● **WHAT THIS TASK INVOLVES**:
Beginning at the first line of the data, print each line exactly, stopping after the line that contains "pressed board base.".
-*-
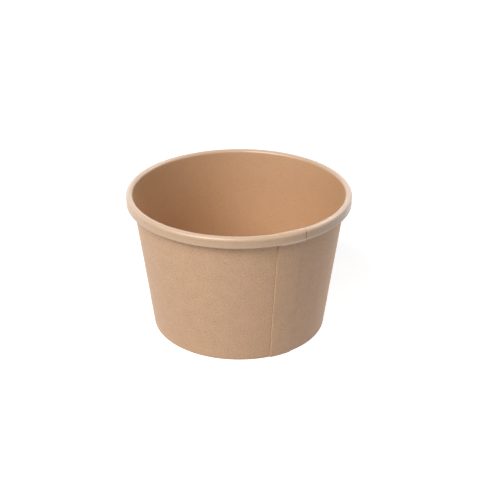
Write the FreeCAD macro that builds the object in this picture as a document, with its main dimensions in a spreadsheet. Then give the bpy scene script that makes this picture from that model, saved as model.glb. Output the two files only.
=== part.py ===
"""A paper ice cream tub: one wrapped kraft board side wall and one pressed board base.

The side wall is a single fan-shaped sheet. It is wrapped until its ends lap, its top edge is
rolled outwards into the rim and its foot is folded inwards round the skirt of the base.
Millimetres, +Z up, the origin in the middle of the foot on the surface that the tub stands on.
The front of the tub is -Y. Angles round the tub run anticlockwise from +X, seen from above.
"""
import FreeCAD, Part
import math
import os
import re
import Sketcher

os.makedirs("parts", exist_ok=True)

SIZES = {
    "rim_diameter": 95.0,       # over the outside of the rolled rim
    "tub_height": 61.0,         # foot to the top of the rim
    "foot_diameter": 75.0,      # where the line of the wall meets the surface below
    "rim_width": 2.9,           # across the roll
    "rim_height": 4.9,          # down the outside of the roll
    "lip_radius": 0.85,         # bend under the outside of the roll
    "curl_lean": 20.0,          # lean of the tucked edge towards the wall, in degrees
    "curl_gap": 0.12,           # between the tucked edge and the wall
    "side_board": 0.4,          # thickness of the side wall's board
    "base_board": 0.35,         # thickness of the base's board
    "base_rise": 6.5,           # top of the base above the foot
    "base_bend": 0.9,           # bend from the base down into its skirt
    "skirt_foot": 0.9,          # lower edge of the skirt above the foot
    "hem_height": 5.5,          # folded hem, up from the foot
    "fold_radius": 0.48,        # outside of the two bends of the hem
    "glue_line": 0.03,          # between the skirt and the board on each side of it
    "seam_angle": 290.0,        # free edge on the outside of the wall
    "lap_angle": 13.1,          # how far one end of the sheet covers the other
    "ramp_angle": 3.0,          # over which the covering ply comes down to the wall again
    "feather_edge": 0.05,       # thickness that the covering ply is left with at its thin end
}

# A bend is drawn as this many flats between points on its true arc, and the bends closed in
# the roll as fewer. On the roll's top they leave the arc by 0.05 mm at most.
ROLL_FLATS = 6
INNER_ROLL_FLATS = 3
LIP_FLATS = 3
INNER_LIP_FLATS = 2
FOLD_FLATS = 1
BASE_FLATS = 2

doc = FreeCAD.newDocument("ice_cream_tub")
sheet = doc.addObject("Spreadsheet::Sheet", "Dimensions")
for row, (name, value) in enumerate(SIZES.items(), start=1):
    sheet.set(f"A{row}", name)
    sheet.set(f"B{row}", str(value))
    sheet.setAlias(f"B{row}", name)
doc.recompute()


def tied(text):
    """An expression with the sheet named before each of its dimensions."""
    return re.sub(r"[a-z]+_[a-z]+", r"Dimensions.\g<0>", text)


def size(text):
    """The value of a dimension, or of an expression made of them."""
    return float(sheet.evalExpression(tied(text)))


# The wall leans out from the foot circle until it touches the inner arc of the roll.
ROLL_RUN = "((rim_diameter - rim_width - foot_diameter) / 2)"
ROLL_RISE = "(tub_height - rim_width / 2)"
TAPER = (f"(acos((rim_width / 2 - side_board) / hypot({ROLL_RUN}; {ROLL_RISE}))"
         f" - atan2({ROLL_RISE}; {ROLL_RUN}))")
POCKET = "(base_board + 2 * glue_line)"
LIP_RISE = "(tub_height - rim_height + lip_radius)"
COVERED_END = "(seam_angle + lap_angle)"
# A cut at the thin end of the covering ply runs on a little past that end.
CUT_TURN = "(1.05 * ramp_angle)"

taper = math.radians(size(TAPER))
board = size("side_board")
fold = size("fold_radius")
pocket = size(POCKET)
roll = size("rim_width / 2")
lip = size("lip_radius")
rim = size("rim_diameter / 2")
roll_top = size(ROLL_RISE)
lip_rise = size(LIP_RISE)
over = math.pi - taper
down = -math.pi / 2


def at_wall(offset, height):
    """The point at a height, out from the outer face of the wall by an offset square to it."""
    reach = size("foot_diameter / 2") + height * math.tan(taper) + offset / math.cos(taper)
    return (reach, height)


def around(arc, angle):
    """The point at an angle in radians on an arc, given as its centre and radius."""
    (x, y), radius = arc
    return (x + radius * math.cos(angle), y + radius * math.sin(angle))


def profile(body, name, turn=""):
    """A sketch that stands on the axis, X outwards and Y up, turned about Z by an expression."""
    sketch = body.newObject("Sketcher::SketchObject", name)
    plane = next(f for f in body.Origin.OriginFeatures if f.Role == "XZ_Plane")
    sketch.AttachmentSupport = [(plane, "")]
    sketch.MapMode = "FlatFace"
    if turn:
        upright = FreeCAD.Rotation(FreeCAD.Vector(0, 1, 0), 1)
        sketch.AttachmentOffset = FreeCAD.Placement(FreeCAD.Vector(), upright)
        sketch.setExpression("AttachmentOffset.Rotation.Angle", tied(turn))
    return sketch


def draw(sketch, edges):
    """Draws a closed outline and joins each edge to the next.

    A line is (start, end). A bend is (centre, radius, from, to, flats), its angles in radians,
    and turns clockwise where the second angle is the smaller. Its arc is a guide that touches
    the lines beside it, and the outline follows equal flats between points on that arc.
    Returns the numbers of the lines and of the guide arcs, in the order of the edges.
    """
    spans = []
    for edge in edges:
        if len(edge) == 2:
            start, end = (FreeCAD.Vector(*point, 0) for point in edge)
            index = sketch.addGeometry(Part.LineSegment(start, end), False)
            spans.append(((index, 1), (index, 2), (index, 1), (index, 2), False))
            continue
        centre, radius, first, last, flats = edge
        flats = round(flats)
        circle = Part.Circle(FreeCAD.Vector(*centre, 0), FreeCAD.Vector(0, 0, 1), radius)
        arc = Part.ArcOfCircle(circle, min(first, last), max(first, last))
        guide = sketch.addGeometry(arc, True)
        turns = [first + (last - first) * step / flats for step in range(flats + 1)]
        points = [FreeCAD.Vector(*around((centre, radius), turn), 0) for turn in turns]
        chords = [sketch.addGeometry(Part.LineSegment(*pair), False)
                  for pair in zip(points, points[1:])]
        for chord, after in zip(chords, chords[1:]):
            join(sketch, "Coincident", chord, 2, after, 1)
            join(sketch, "PointOnObject", chord, 2, guide)
            join(sketch, "Equal", chord, after)
        near, far = (1, 2) if last > first else (2, 1)
        join(sketch, "Coincident", chords[0], 1, guide, near)
        join(sketch, "Coincident", chords[-1], 2, guide, far)
        spans.append(((chords[0], 1), (chords[-1], 2), (guide, near), (guide, far), True))
    for here, after in zip(spans, spans[1:] + spans[:1]):
        if here[4] or after[4]:
            join(sketch, "Tangent", *here[3], *after[2])
        else:
            join(sketch, "Coincident", *here[1], *after[0])
    return [span[2][0] for span in spans]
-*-
● **SOLUTION BELOW**:
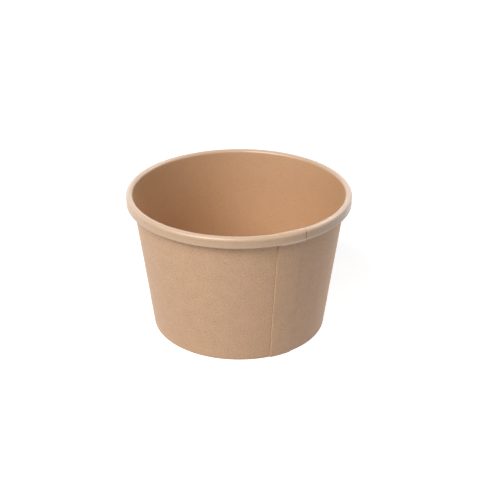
Write the FreeCAD macro that builds the object in this picture as a document, with its main dimensions in a spreadsheet. Then give the bpy scene script that makes this picture from that model, saved as model.glb. Output the two files only.
=== part.py ===
"""A paper ice cream tub: one wrapped kraft board side wall and one pressed board base.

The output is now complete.